Rock School feeds teens' dreams
Seattle Times Eastside bureau
Nick Erwin leans back and thrashes a chord on his electric guitar, savoring the reverb for a moment before grabbing the microphone stand and shouting with all the dark soul he can muster, "This is a song about my shoe!"
The name of Erwin's band, Rats on Ritalin, is written in black marker along the bottom of his ripped sweat top. Erwin later lists the Rats' influences: Nirvana, Pearl Jam, Soundgarden. Why does he do this? "I just love the music."
It seems 13-year-old Erwin and a dozen or so other teens taking turns to sing and play instruments hardly need lessons in swagger, attitude or even what to say to Rolling Stone magazine when they hit the big time. But their musicianship could use some guidance.
That is the idea behind Rock School. A place where all the teachers play or have played in rock bands. A place where young musicians ages 12 to 21 can learn instruments, songwriting and how to mix and record their own CDs. A place where the rock 'n' roll dream seems within reach.
Rock School began last month at Kirkland's BEST High School. After staid subjects such as math and science are over, students from the Eastside and Seattle meet to indulge their passion.
The nonprofit Rock School, independent of BEST, not only promises to help teens understand the theory and practice of music, but also to give them an opportunity to meet guest musicians, form bands and perhaps even play at local music venues.
Rock School is the brainchild of local musician Marty Jourard and BEST school counselor Wendy Simmons, who say it is the first school of its kind in the region. To date, 35 teens have signed up.
"They love it," said Jourard. "They are sort of like sponges, like, 'Teach me something.' They do respond, oddly enough, to structure. I guess it all depends on what the subject is."
Students gather in groups based on ability from Monday through Thursday at the BEST common rooms and recording studio for a cost of $100 a month.
Jourard, who had his own rock 'n' roll fantasies as a teenager, went on to record hit singles and perform in front of adoring fans. He played keyboard and saxophone for the Motels, a group that recorded two gold records in the early 1980s.
Other teachers include Brian Marshall of Mayfly and Danny Godinez and Todd Johnson of the Danny Godinez Band. Many of the students enrolled so far are from the alternative BEST school and its companion junior high, Northstar. Ashlyn Harkleroad, 16, a student at Bellevue's Newport High School, said she has wanted to be a stage star "since I was, like, 10." She found a flier for Rock School at the Kirkland Teen Center.

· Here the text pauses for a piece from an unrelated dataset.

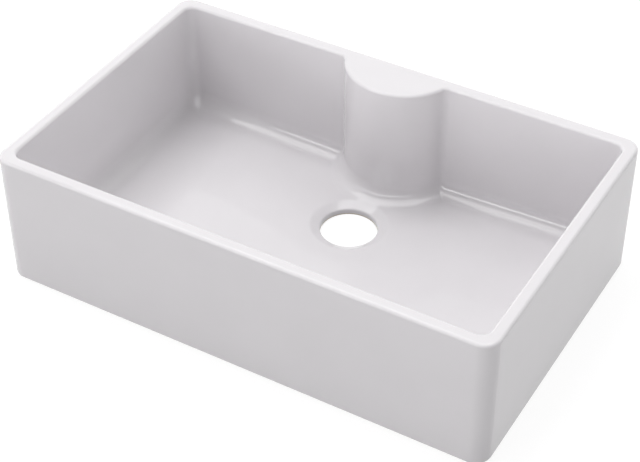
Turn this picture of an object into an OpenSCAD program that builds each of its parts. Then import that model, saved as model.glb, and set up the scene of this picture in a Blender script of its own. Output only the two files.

"I have been interested in forming a band for quite a while, but couldn't find organized people," Harkleroad said. "I am actually learning chords on the guitar now, instead of trying to figure it out for myself."
Jourard, who moved to Kirkland from California and five years ago wrote a book, "Start Your Own Band," said life on the road can be fun but may not be everything the students imagine.
"I would say that the two hours on stage are great," Jourard said. "But there are the other 22 hours in the day. There is nothing glamorous about sitting in a Holiday Inn room in the Midwest where you don't know anybody."
He has two pieces of advice for his rock-star wannabes: Enjoy the music day-by-day and the process of improving, because no matter how well you do, you have never "made it"; and only pursue the dream if you really love the music — if it is fame or lifestyle you are after, forget about it.